Some have suggested that explaining the differences between the two civil burdens is merely an academic/legalistic exercise because juries cannot realistically tell the difference between the "ordinary" and "middle" burden of proof. See Judge Cane’s concurrence, joined by Judge Fine, in Carlson & Erickson v. Lampert Yards, 183 Wis.2d 220, 515 N.W.2d 305 (Ct. App. 1993). Others have argued that the "greater weight of the evidence" component of the ordinary burden actually sounds like a more rigorous or higher standard than "clear, satisfactory, and convincing" in our currently established middle burden. Although the Committee is aware of this criticism, it believes that (1) the supreme court has consistently required two civil burdens, and (2) the current version of this instruction conforms to the expressions of the court that the middle burden be expressed in terms of clear, satisfactory, and convincing evidence.

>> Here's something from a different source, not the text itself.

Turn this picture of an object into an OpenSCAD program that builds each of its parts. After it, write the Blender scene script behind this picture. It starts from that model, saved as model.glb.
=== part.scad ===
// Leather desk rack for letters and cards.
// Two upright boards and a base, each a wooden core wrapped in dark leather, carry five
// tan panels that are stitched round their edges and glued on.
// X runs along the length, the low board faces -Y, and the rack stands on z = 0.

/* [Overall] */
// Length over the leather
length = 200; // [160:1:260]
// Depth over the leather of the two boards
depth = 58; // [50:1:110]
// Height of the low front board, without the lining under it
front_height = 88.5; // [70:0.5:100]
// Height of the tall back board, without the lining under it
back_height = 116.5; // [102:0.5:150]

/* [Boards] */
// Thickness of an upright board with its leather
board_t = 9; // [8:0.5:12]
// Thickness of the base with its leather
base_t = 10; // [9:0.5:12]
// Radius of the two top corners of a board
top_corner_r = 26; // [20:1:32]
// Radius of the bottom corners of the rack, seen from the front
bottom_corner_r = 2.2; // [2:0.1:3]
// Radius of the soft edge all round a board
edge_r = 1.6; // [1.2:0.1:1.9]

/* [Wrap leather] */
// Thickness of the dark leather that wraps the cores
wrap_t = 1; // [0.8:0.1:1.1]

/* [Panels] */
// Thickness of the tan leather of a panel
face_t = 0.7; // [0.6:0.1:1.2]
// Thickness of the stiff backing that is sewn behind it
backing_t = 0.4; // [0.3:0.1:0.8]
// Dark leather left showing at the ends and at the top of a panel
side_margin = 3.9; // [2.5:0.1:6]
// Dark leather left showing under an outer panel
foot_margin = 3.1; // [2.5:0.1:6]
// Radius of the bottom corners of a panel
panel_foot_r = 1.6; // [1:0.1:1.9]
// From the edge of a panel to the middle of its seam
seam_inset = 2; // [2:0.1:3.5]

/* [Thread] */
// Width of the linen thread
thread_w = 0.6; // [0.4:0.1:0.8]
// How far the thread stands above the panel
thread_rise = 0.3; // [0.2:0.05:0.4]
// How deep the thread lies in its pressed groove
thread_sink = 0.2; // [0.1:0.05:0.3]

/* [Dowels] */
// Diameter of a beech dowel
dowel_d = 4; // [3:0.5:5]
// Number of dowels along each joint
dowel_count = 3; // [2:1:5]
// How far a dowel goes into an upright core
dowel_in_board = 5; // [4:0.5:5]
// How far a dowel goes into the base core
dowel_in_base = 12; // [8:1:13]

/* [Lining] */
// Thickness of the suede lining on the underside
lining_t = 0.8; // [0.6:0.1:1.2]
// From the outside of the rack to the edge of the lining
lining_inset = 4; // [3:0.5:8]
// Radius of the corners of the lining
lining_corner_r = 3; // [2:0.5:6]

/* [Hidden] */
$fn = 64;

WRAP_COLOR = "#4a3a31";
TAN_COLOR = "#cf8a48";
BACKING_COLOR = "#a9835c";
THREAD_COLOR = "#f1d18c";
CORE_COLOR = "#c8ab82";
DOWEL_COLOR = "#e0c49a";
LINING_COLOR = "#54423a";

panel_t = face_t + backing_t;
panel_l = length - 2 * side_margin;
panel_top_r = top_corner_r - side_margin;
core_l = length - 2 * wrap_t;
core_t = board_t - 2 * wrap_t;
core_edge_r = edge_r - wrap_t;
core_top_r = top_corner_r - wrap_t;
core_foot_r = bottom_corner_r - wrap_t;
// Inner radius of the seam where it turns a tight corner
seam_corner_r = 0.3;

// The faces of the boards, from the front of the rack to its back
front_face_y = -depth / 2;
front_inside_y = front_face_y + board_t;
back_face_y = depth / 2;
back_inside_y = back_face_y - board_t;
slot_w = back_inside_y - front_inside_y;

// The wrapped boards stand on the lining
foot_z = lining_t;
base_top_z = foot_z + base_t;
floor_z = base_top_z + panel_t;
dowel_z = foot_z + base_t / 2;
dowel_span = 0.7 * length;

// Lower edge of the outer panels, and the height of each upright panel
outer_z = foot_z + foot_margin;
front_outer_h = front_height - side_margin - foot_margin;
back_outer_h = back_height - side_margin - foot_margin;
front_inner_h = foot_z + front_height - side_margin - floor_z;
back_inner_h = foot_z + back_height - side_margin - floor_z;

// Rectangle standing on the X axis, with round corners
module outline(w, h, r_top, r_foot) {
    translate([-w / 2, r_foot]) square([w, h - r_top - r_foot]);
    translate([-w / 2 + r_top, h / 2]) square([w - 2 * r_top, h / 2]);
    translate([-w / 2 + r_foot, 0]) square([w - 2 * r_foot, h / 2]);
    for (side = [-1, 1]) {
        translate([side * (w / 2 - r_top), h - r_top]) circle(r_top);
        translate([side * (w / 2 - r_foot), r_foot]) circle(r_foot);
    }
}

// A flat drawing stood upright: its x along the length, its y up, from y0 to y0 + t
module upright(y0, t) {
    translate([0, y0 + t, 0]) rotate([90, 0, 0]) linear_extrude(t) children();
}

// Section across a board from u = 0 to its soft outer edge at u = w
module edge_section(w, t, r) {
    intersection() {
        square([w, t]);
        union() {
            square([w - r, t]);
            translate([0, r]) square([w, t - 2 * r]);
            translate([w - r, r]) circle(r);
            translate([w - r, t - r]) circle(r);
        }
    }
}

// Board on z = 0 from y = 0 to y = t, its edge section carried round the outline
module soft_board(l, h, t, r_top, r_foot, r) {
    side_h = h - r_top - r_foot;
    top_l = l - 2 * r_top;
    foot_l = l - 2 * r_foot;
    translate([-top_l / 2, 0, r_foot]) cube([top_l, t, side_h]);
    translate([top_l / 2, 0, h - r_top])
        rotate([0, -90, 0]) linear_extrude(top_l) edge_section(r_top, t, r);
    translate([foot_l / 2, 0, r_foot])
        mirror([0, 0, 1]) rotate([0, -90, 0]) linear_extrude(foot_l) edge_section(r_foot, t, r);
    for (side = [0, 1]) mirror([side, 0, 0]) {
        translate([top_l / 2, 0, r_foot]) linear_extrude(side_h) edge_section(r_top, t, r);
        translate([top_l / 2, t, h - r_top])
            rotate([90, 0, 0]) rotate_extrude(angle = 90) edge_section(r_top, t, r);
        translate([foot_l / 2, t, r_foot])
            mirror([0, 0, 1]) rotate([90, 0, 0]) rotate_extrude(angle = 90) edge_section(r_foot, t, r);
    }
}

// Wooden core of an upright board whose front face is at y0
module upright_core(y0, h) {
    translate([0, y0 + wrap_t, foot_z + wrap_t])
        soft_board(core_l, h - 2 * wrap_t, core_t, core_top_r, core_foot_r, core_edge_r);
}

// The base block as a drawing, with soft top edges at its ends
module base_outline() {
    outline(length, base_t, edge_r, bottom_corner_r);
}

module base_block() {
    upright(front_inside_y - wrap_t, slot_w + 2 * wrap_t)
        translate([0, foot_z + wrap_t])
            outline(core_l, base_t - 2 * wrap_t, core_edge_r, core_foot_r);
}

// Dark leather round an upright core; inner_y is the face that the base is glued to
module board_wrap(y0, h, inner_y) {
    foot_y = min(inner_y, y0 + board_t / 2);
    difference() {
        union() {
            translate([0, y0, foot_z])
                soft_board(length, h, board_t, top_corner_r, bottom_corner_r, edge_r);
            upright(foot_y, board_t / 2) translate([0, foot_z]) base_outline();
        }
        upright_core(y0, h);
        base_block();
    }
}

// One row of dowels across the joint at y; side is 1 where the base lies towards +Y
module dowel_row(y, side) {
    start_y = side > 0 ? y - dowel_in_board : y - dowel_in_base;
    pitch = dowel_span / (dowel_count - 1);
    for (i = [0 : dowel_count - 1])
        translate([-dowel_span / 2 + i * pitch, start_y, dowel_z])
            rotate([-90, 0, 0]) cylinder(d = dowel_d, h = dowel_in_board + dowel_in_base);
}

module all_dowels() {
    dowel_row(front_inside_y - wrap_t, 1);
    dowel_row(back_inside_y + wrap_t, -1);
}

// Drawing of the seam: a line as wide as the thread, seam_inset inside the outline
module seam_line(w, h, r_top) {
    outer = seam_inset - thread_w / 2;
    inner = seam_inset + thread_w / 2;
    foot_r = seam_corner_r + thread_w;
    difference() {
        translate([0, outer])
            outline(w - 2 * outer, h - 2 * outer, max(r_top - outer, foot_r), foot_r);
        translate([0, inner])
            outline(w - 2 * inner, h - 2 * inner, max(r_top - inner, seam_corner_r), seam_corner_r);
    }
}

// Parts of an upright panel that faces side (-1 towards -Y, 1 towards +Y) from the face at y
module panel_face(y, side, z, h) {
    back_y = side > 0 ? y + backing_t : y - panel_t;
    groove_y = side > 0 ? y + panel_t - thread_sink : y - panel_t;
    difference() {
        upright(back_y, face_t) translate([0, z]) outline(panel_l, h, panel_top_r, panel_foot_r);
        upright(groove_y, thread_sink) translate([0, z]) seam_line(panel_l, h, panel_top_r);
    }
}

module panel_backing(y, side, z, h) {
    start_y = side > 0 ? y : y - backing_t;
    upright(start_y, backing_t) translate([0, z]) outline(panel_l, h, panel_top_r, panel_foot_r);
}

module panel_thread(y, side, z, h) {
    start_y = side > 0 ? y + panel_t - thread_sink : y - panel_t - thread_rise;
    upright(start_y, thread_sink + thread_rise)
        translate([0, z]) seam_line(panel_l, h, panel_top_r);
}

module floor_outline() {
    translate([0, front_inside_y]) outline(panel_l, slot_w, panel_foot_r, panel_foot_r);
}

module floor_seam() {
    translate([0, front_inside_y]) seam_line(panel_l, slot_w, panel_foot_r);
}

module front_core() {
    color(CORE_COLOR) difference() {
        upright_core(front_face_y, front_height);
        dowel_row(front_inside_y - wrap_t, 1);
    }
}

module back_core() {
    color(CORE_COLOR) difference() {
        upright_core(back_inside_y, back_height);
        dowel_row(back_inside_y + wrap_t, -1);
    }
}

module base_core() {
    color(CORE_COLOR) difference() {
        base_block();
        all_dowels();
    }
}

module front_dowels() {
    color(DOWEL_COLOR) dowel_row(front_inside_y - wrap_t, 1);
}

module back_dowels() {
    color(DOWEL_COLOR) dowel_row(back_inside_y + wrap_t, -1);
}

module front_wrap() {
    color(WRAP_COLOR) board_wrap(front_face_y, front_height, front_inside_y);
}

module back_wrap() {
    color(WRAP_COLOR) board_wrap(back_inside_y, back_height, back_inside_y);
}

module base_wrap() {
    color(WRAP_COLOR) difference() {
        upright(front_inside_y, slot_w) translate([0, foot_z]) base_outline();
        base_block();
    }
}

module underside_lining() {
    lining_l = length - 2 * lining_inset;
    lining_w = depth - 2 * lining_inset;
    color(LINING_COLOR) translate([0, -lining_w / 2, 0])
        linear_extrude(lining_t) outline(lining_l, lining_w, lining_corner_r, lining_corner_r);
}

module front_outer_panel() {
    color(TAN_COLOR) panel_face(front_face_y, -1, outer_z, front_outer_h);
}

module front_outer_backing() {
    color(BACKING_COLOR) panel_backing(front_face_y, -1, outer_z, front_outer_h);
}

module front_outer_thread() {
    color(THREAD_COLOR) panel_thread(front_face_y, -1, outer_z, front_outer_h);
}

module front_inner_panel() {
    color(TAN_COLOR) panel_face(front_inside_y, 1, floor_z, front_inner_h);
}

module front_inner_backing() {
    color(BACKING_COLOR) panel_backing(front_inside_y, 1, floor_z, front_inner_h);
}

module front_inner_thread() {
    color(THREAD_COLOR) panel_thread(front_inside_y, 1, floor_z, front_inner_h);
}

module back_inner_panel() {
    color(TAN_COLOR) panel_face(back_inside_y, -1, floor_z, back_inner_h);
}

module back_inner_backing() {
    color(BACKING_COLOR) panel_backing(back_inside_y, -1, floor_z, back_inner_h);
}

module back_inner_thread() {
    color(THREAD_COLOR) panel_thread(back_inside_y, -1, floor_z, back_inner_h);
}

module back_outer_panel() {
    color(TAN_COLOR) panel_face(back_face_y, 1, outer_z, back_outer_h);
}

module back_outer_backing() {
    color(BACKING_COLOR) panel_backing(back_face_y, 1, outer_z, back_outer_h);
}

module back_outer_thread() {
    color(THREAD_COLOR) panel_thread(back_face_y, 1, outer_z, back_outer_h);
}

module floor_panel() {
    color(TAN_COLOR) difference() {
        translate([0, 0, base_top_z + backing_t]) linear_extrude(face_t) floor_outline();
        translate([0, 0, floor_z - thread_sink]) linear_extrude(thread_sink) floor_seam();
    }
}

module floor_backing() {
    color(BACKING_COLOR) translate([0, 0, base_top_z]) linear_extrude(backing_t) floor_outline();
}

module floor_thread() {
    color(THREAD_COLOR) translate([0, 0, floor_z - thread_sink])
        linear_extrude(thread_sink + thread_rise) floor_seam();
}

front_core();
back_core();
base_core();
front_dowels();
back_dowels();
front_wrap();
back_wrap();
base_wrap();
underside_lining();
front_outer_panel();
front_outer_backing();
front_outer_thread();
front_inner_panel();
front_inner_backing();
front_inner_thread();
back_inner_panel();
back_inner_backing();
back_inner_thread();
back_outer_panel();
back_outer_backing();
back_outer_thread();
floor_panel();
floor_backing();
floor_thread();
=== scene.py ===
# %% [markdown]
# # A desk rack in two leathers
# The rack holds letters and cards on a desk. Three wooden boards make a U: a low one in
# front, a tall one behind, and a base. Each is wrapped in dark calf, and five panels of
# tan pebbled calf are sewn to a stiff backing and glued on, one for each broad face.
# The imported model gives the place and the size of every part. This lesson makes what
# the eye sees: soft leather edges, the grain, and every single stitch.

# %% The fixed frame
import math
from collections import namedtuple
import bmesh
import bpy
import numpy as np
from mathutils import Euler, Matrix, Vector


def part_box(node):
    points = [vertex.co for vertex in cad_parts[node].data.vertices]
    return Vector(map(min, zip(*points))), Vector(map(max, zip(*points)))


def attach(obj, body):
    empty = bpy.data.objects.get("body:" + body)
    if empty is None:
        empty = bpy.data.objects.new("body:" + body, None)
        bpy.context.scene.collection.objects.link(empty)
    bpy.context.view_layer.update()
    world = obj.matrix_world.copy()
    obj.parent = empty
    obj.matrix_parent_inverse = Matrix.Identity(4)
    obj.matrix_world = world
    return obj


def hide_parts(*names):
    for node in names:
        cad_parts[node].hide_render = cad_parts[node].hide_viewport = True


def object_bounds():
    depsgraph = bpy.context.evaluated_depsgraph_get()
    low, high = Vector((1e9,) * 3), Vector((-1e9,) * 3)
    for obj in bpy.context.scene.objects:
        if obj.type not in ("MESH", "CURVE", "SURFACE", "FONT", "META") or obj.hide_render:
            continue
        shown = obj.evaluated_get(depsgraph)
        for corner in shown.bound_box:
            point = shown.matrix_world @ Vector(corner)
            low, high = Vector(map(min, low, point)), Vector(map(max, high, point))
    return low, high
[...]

Weight; Degree of Certitude. Wisconsin case law provides little instruction on the middle burden. As to quantity, the middle burden is said to mean the clear preponderance which has been translated to mean "clear weight of the evidence" or "clearly more probable than not. " Klipstein v. Raschein, 117 Wis. 248, 94 N.W. 63 (1903). As to quality, the supreme court has said that clear, satisfactory, and convincing evidence refers to the quality or convincing power of the evidence necessary to produce the greater certainty a degree of reasonable certitude required. Kuehn v. Kuehn, 11 Wis.2d 15, 104 N.W.2d 138 (1960).

The middle burden of proof requires a greater degree of certitude than that required in ordinary civil cases, but a lesser degree than that required to convict in a criminal case. Kruse v. Horlamus Indus., 130 Wis.2d 357, 363, 387 N.W.2d 64 (1986).

Types of Cases. The middle burden of proof is required in certain civil actions which involve such matters as fraud, undue influence, punitive damages, and acts which would be considered criminal. Kruse v. Horlamus Indus., supra; Layton School of Art & Design v. WERC, 82 Wis.2d 324, 362-63, 262 N.W.2d 218 (1978); Wangen v. Ford Motor Co., 97 Wis.2d 260, 294 N.W.2d 437 (1980); Kuehn v. Kuehn, 11 Wis.2d 15, 26, 104 N.W.2d 138 (1960); Macherey v. Home Ins. Co., 184 Wis.2d 1, 516 N.W.2d 434 (Ct. App. 1994). Both the decisions in Kuehn and Wangen list the types of cases in which the middle burden is required. In addition, the middle burden applies in an action for reformation of a contract. Bailey v. Hovde, 61 Wis.2d 504, 213 N.W.2d 609 (1973). In adverse possession cases, the lower burden of proof (Wis JI-Civil 200) should be submitted, not the middle burden of proof. Kruse v. Horlamus Indus., supra at 367; Perpignani v. Vonasek, 139 Wis.2d 695, 735, 408 N.W.2d 1 (1987).

The question of whether the middle burden of proof applies to a given claim, defense, or limitation on liability was generally left to Wisconsin case law and the common law. That has changed significantly over the last 25 years as the Wisconsin Legislature has entered this area. The Wisconsin Legislature has now dictated that the clear and convincing evidence standard applies to many disparate areas of Wisconsin law. There are now over 100 Wisconsin statutes which contain the phrase "clear and convincing evidence." Numerous Wisconsin statutes now use these, or similar, phrases: "willfully, wantonly, or recklessly"; "reckless, wanton or intentional misconduct"; and "gross negligence. " It is the Committee’s opinion that, when Wisconsin statutes use those phrases and similar phrases, the middle burden of proof is required.

Variations of Middle Burden at Common Law. The Committee recognizes that variations of this middle burden are found throughout earlier Wisconsin case law. For example, in release cases, the court in 1949 held that to impeach a written release on the ground of fraud or mistake, the proof must be "clear and convincing beyond reasonable controversy." Jandrt v. Milwaukee Auto Ins. Co., 255 Wis. 618, 39 N.W.2d 698 (1949). Similarly, the court said in 1981that use of excessive force in a battery action must be proved by a "clear and satisfactory preponderance of the evidence." Johnson v. Ray, 99 Wis.2d 777, 299 N.W.2d 849 (1981). Further variations of this middle burden are presented in Kuehn, supra. Despite these variations, the supreme court has expressly stated that the "preferential way" of stating the middle standard of proof is in terms of "clear, satisfactory, and convincing." Madison v. Geier, 27 Wis.2d 687, 135 N.W.2d 761 (1965). See also Wangen, supra at 299. In the interests of achieving uniformity in the expression of the middle standard, the Committee strongly recommends that whenever the trial court determines that the middle burden is required, the above instruction should be used even though a variation of the standard may exist in case law.